Sunday, December 30, 2007

Iran starts construction of first local nuclear power plant


Dec 30, 2007

http://news.monstersandcritics.com/middleeast/news/article_1383786.php/Iran_starts_construction_of_first_local_nuclear_power_plant

Tehran - Iran has started construction of its first local nuclear power plant in Darkhowayn, Energy Minister Parvz Fatah said Sunday.

The 360-megawatt nuclear reactor in Darkhowayn, south-western Khuzestan province, will be constructed under the supervision of the country's Atomic Energy Organization and by Iranian experts only, the minister was quoted by the news network Khabar as saying.

Vice-President Gholam-Reza Aqazadeh, who is also head of Iran's Atomic Energy Organization, said earlier this month that the new plant would be finished within four to five years.

Western nations have said that Iran had only one not yet operating nuclear plant in the southern port of Bushehr and as the fuel for that plant was provided by Russia, the country would have no need to pursue its uranium enrichment process at the current scale.

Aqazadeh and President Mahmoud Ahmadinejad however argued that Iran planned to build further nuclear plants in the future and therefore would need the fuel whenever the plants were finished.

The fuel for the Darkhowayn plant is supposed to be provided by the Natanz plant in central Iran.

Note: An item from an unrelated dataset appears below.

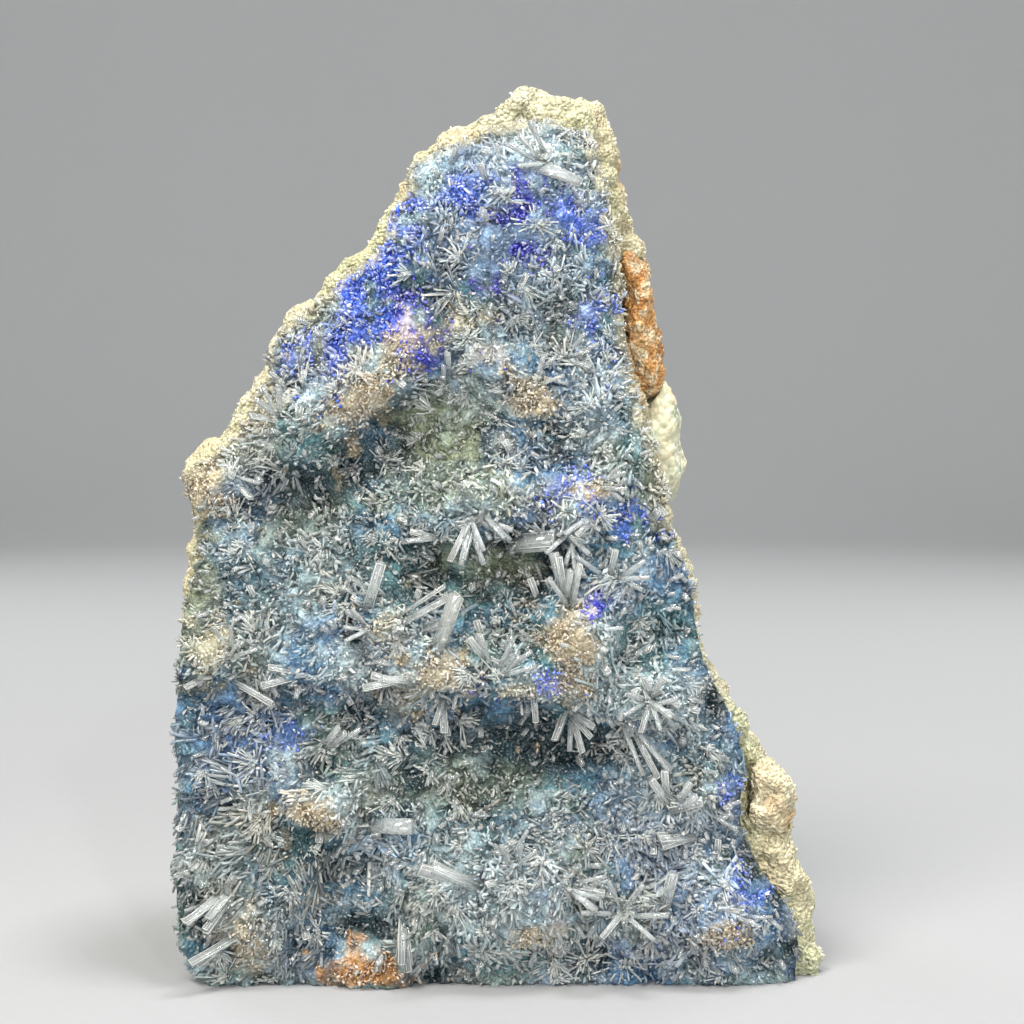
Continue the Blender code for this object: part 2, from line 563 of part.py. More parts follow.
def grown(point, by):
    """A point of the bed's border moved outwards from the middle of the plate."""
    x, z = point
    away = Vector((x - RIM_CENTRE[0], max(0.0, z - RIM_CENTRE[1]) / 2))
    away = away.normalized() * by
    return x + away.x, z + (away.y if z > 2.0 else 0.0)


def mineral_mass(name, material, sizes, fineness=3):
    """A lumpy mass of another mineral, grown into the flank of the matrix."""
    cx, cy, cz, half_x, half_y, half_z, turn, lump, height = sizes
    ball = bmesh.new()
    bmesh.ops.create_icosphere(ball, subdivisions=fineness, radius=1.0)
    cos, sin = math.cos(math.radians(turn)), math.sin(math.radians(turn))
    for vertex in ball.verts:
        out = vertex.co.normalized()
        out = Vector([math.copysign(abs(c) ** MASS_BLOCKINESS, c) for c in out])
        rise = height * (2 * lumps(out.x * half_x, out.y * half_y, out.z * half_z, lump, cz) - 1)
        x, y, z = out.x * (half_x + rise), out.y * (half_y + rise), out.z * (half_z + rise)
        vertex.co = Vector((cx + x * cos - z * sin, cy + y, cz + x * sin + z * cos)) * MM
    mesh = bpy.data.meshes.new(name)
    ball.to_mesh(mesh)
    ball.free()
    return new_object(name, mesh, material)


def socket_for(mass):
    """The hollow in the matrix that holds a mass: its own shape, one gap larger all round."""
    mesh = mass.data.copy()
    for vertex, normal in zip(mesh.vertices, [v.normal.copy() for v in mesh.vertices]):
        vertex.co += normal * SOCKET_GAP * MM
    socket = new_object(mass.name + "_socket", mesh, "cream_matrix")
    socket.hide_render = True
    socket.display_type = "WIRE"
    return socket


def build():
    """Makes every solid of the specimen."""
    for obj in list(bpy.data.objects):
        bpy.data.objects.remove(obj)
    seam = mineral_mass("limonite_seam", "limonite", SEAM)
    lobes = [mineral_mass(name, "pale_calcite", sizes) for name, sizes in LOBES.items()]
    sockets = [socket_for(mass) for mass in (seam, *lobes)]
    combine(lobes[0], sockets[0], "DIFFERENCE")
    matrix_rock(sockets)
    aragonite_crust()


build()
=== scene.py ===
"""The looks of a blue aragonite plate: a druse of glassy needles and prisms on its cream host rock.

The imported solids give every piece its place. Each piece here grows on one of them or stands in for it.
Sizes are in millimetres and are turned into metres as each mesh is made. +X is to the right of someone who
faces the crystals, the crystals face -Y, and +Z is up.
"""

import logging
import math
import random
from collections.abc import Iterator
from dataclasses import dataclass, field, replace
from enum import Enum
from typing import Any

import bmesh
import bpy
import numpy as np
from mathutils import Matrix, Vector
from mathutils.bvhtree import BVHTree
from mathutils.geometry import delaunay_2d_cdt


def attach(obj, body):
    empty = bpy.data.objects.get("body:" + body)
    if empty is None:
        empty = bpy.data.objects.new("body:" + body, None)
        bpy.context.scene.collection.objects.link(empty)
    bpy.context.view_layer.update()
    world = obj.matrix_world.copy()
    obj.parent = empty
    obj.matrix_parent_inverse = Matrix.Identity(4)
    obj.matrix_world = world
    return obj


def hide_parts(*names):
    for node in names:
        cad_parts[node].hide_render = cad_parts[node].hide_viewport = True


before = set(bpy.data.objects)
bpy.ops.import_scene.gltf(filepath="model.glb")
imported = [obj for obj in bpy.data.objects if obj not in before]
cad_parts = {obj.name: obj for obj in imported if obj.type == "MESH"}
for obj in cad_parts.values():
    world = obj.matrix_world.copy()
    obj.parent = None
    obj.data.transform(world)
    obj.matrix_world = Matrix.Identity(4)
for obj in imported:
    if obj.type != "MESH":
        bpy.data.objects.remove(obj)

log = logging.getLogger("aragonite")

MM = 0.001
TINT = "tint"
# Further from the specimen's middle than any point of it, where the rays that feel its surface start.
OUTSIDE = 90.0

Array = np.ndarray


class Tint(Enum):
    """The colours of the specimen, as 8-bit display values."""

    # A real colour of the bed, also laid as painted shade in its hollows and as painted shadow in the patches named
    # shadow.
    DARK_TEAL = (40, 62, 68)
    TEAL = (94, 138, 142)
    SLATE_BLUE = (104, 142, 180)
    DENIM = (104, 140, 200)
    PALE_DENIM = (150, 176, 214)
    ICE = (188, 208, 210)
    OLIVE = (146, 154, 120)
    CREAM = (212, 204, 172)
    YELLOW_CREAM = (202, 200, 158)
    TAN = (212, 194, 158)
    AZURE = (60, 98, 214)
    ULTRAMARINE = (36, 36, 184)
    LIMONITE = (204, 148, 86)
    RUST = (150, 88, 40)
    FROST = (220, 226, 218)
    WHITE = (240, 238, 230)
    PALE_GREEN = (184, 192, 164)
    GLASS = (238, 244, 244)
    WARM_FROST = (230, 220, 198)
    COOL_FROST = (206, 220, 228)

    @property
    def linear(self) -> Array:
        """The colour as linear red, green and blue."""
        part = np.array(self.value) / 255
        return np.where(part <= 0.04045, part / 12.92, ((part + 0.055) / 1.055) ** 2.4)


HASH_MIX = np.array([127.1, 311.7, 74.7])
HASH_STEP = 19.19
HASH_GAIN = 43758.5453


def hashed(cells: Array, seed: float) -> Array:
    """A repeatable random number from 0 to 1 for each integer cell.

    Args:
        cells: Whole-numbered positions, shape (..., 3).
        seed: Picks one of many patterns.

    Returns:
        One number for each cell.
    """
    mixed = np.sin(cells @ HASH_MIX + seed * HASH_STEP) * HASH_GAIN
    return mixed - np.floor(mixed)


def clouds(points: Array, size: float, seed: float) -> Array:
    """Smooth noise from -1 to 1.

    Args:
        points: Positions in millimetres, shape (n, 3).
        size: How far apart its features lie.
        seed: Picks one of many patterns.

    Returns:
        One value for each point.
    """
    scaled = points / size
    cell = np.floor(scaled)
    share = scaled - cell
    share = share * share * (3 - 2 * share)
    total = np.zeros(len(points))
    for corner in np.ndindex(2, 2, 2):
        weight = np.prod(np.where(corner, share, 1 - share), axis=1)
        total += weight * hashed(cell + corner, seed)
    return 2 * total - 1


def near_cells(points: Array, size: float, seed: float) -> Iterator[tuple[Array, Array]]:
    """The cell that each point lies in and the 26 cells round it, each with a middle at a random place in it.

    Args:
        points: Positions in millimetres, shape (n, 3).
        size: The cells' size.
        seed: Picks one of many patterns.

    Yields:
        The cells, and how far each point lies from the cell's middle.
    """
    scaled = points / size
    cell = np.floor(scaled)
    for step in np.ndindex(3, 3, 3):
        near = cell + np.array(step) - 1
        middle = near + np.stack([hashed(near, seed + k) for k in (1, 2, 3)], axis=1)
        yield near, scaled - middle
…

President Ahmadinejad said that the current 3,000 centrifuges in Natanz were to be increased to 50,000 centrifuges within the next four to five years for providing the fuel for at least one of the new plants.

The Russian state contractor Atomstroiexport has already delivered two consignments of over 80 tons of nuclear fuel to Iran and Tehran hopes that the electricity from the Bushehr plant would join the national power grid within the second quarter of 2008.

Iran might still face a third UN Security Council resolution, including financial sanctions, for having rejected the main international demand of suspending its uranium enrichment programme.

President Ahmadinejad again rejected the demand, saying that Iran's nuclear programmes, including enrichment, 'would go ahead with full gas,' and the country would not be intimidated by sanctions or military threats.